I am writing to give an update. I am finally divorced. When I first got on here and started reading, I shared my story and when my husband found it he was so mad that he posted my entire post on his own facebook page. He was trying to make all of his friends hate me, but was too stupid to realize it would only make them nod their heads and realize what a douche bag he really is. I have not posted because I have been afraid that he would find me again, but now I am not scared. I have been truly NC for six weeks. He has been seeing other women throughout the divorce process, introducing them to my kids, and calling me in between telling me how they don't measure up. I am proud of myself for staying strong, for the most part, and avoiding falling into his trap.

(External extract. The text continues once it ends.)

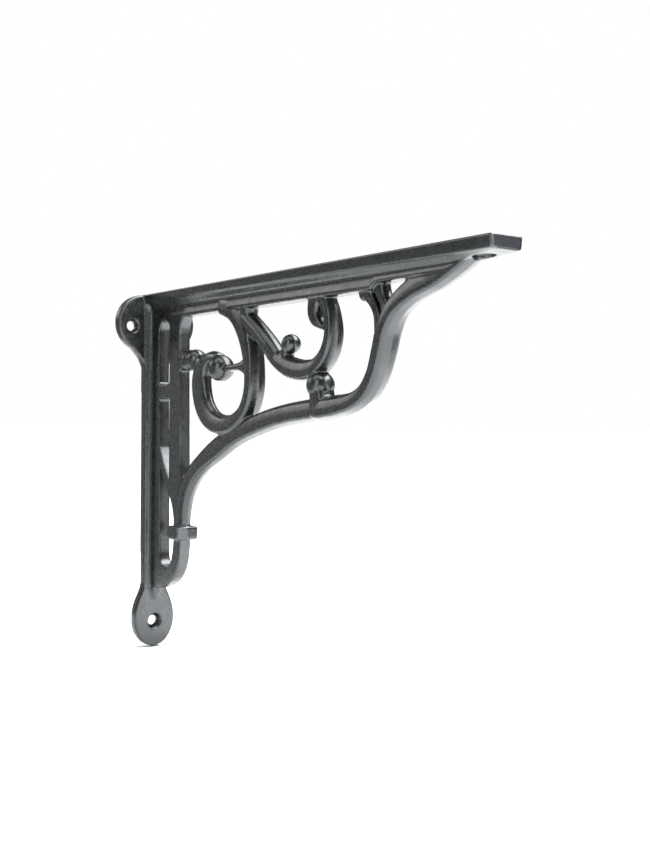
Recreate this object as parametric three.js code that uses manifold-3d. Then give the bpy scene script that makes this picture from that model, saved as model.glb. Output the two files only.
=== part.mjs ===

We went to mediation in April, and supposedly had everything settled, but due to an oversight by my lawyer my retirement was not mentioned in the signed agreement, even though we talked about it and he agreed that I would keep all of it. His mom pushed him to take me to trial and try to get it, but since he caused our house to foreclose, my lawyer was able to put together a case to prove that the agreement was fair. He ended up signing five minutes before we were to face the judge. I'm not sure how he was planning to explain himself, but I am so happy to be free.
Having a court order makes it much easier to do NC. It is really limited contact, because I have to communicate regarding the children. It is very hard, but I have not engaged in other conversation since mid July.
Now I am told that he moved in with a new woman about a week or two ago. Did she actually let him move in after knowing him only seven weeks? I doubt it, but that was how long ago he was calling and texting me asking me back. So chances are he has been working on her for a while. She has two sons, (13, 9). Mine with the narc are six and eight. My boys have shared that she has been helping him move his stuff into storage and that their father is planning to marry her. Mind you, they have seen him go though at least six women since December.
I feel for her, but I have not contacted her, even though she tried friending me on Facebook. I trust that she will figure things out for herself. The only thing that bothers me is that my boys are seeing their dad treat women this way, and I don't know who will tell them it is wrong. I have shared my mild opinions without showing too much emotional content to them, but I know my opinion is sometimes outweighed by his example.
What to do? Still looking for answers. Feeling sad and not sure what to do next, but very grateful for all of the wisdom and guidance I have gained from reading on the site.